* **TASK TO COMPLETE**: Only a number is wanted: how many lines in these records contain the word "their"?

* **MATERIAL FOR THIS EXERCISE**:
□ □ □
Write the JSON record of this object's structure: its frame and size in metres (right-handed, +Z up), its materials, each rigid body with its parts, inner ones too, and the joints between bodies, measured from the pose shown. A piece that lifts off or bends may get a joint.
□ □ □
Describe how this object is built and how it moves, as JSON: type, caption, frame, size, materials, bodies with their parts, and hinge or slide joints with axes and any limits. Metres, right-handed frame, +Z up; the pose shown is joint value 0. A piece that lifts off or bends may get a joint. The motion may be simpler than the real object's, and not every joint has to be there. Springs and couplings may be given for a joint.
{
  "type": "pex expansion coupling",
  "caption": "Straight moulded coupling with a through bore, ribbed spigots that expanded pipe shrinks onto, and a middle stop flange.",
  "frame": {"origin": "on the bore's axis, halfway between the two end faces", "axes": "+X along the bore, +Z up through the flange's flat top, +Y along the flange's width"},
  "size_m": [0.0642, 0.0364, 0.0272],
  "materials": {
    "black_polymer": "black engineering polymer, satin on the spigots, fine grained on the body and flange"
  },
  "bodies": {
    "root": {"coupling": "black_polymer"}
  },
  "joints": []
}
□ □ □
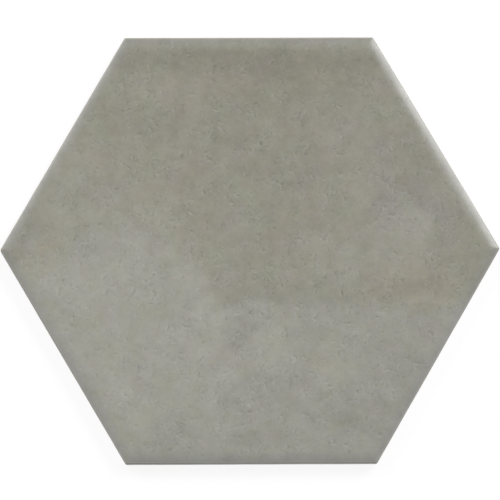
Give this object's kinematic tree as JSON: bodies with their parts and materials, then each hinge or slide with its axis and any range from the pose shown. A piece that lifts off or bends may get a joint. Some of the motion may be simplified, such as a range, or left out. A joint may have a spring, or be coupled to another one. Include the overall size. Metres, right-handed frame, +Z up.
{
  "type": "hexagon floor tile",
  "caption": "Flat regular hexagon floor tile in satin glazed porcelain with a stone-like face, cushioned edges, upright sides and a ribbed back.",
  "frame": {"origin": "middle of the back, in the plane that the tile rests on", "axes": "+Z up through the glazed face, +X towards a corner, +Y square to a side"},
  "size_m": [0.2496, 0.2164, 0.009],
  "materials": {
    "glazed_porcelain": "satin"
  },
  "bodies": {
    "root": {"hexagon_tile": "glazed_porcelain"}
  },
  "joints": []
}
□ □ □
* **WRITTEN RESPONSE**: 2